Capitalism is more than an ´ism´; only the communists/socialists make it appear so. Unlike communism, capitalism was not propounded and pursued by some authorities or ideologues. It is a politico-economic program where issues and ways to address them may be different for different people and parties. If capitalism were an ideology the way communism is, there wouldn´t be divergent views and means; both issues and the ways to handle them would be prescribed in advance by an authority such as Marx, Engels, Lenin, Stalin or Mao. Any deviation or revision would be considered a sin, as often happens in religious matters. Capitalism is the economic management of resources; whoever manages the resources better for optimum benefit is successful. Those who cannot are voted out by people.

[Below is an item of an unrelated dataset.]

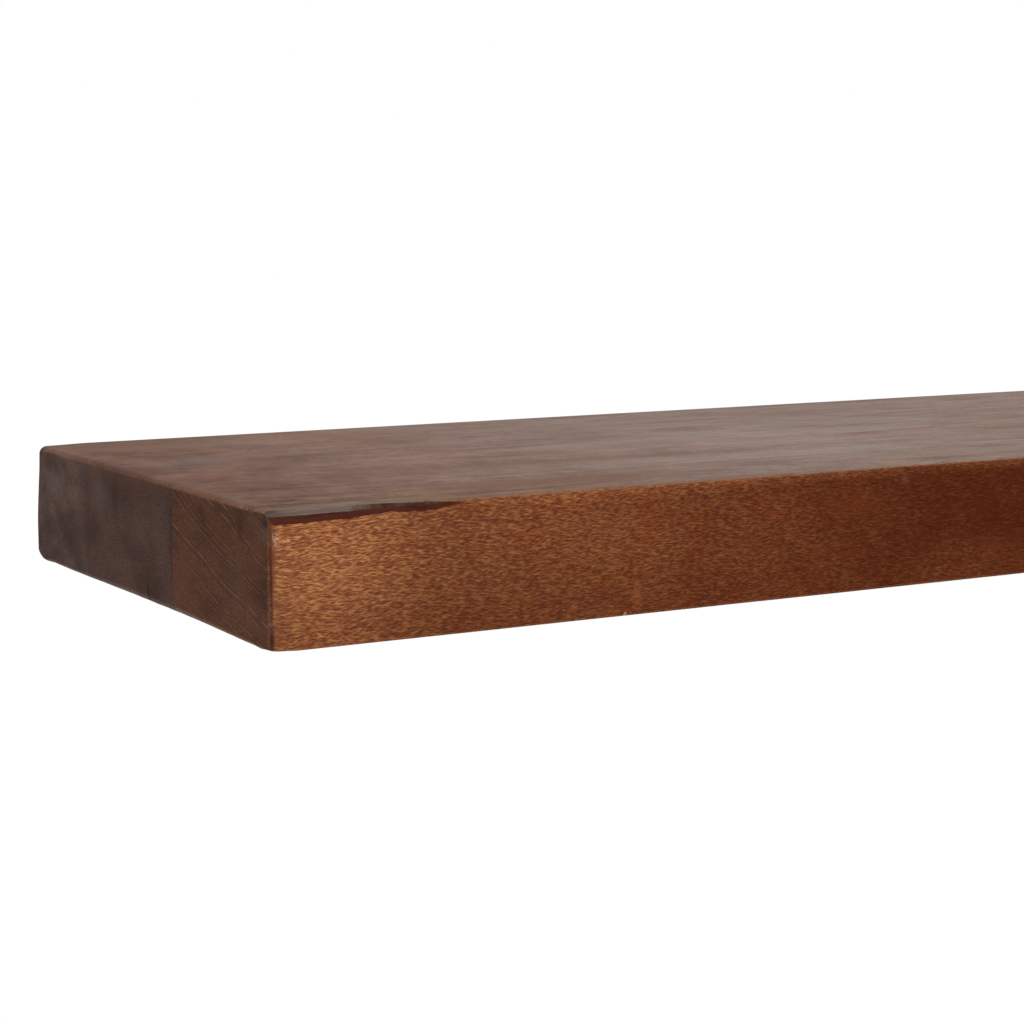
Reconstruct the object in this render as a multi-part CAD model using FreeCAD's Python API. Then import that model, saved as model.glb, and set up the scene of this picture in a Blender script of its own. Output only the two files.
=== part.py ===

Capitalism succeeded because it is the only system of political economy that believes, and is based, on what works, and not on what ought to work. It has succeeded on its own merit and in its own right; failure of communism or socialism has not affected its success. Even during the middle of the 20th century when communism/socialism was the darling of third world leaders and intellectuals, the largest and the most successful economies of the globe were none other than the US, Japan and Western European nations. Later, going against the ´third world tide´, developing countries/territories like Hong Kong, Singapore, Taiwan and South Korea adopted capitalism. Impressed by their success, South East Asian countries (Thailand, Malaysia, and Indonesia, among others) followed suit and prospered.
China, Vietnam and many other erstwhile communist countries of East Europe are the latest in this series to successfully adopt the production/export-driven growth model of capitalism. Economies that stuck to communist or socialist ideology during this era, especially those which adopted an import-substitution oriented or inward-looking model, or discarded globalization in the name of self-reliance, either collapsed or remained stagnant (our southern neighbor for instance). Bhusal, Giri and Khanal better use their intellectual and analytical caliber to discuss these facts instead of debating a dead ideology.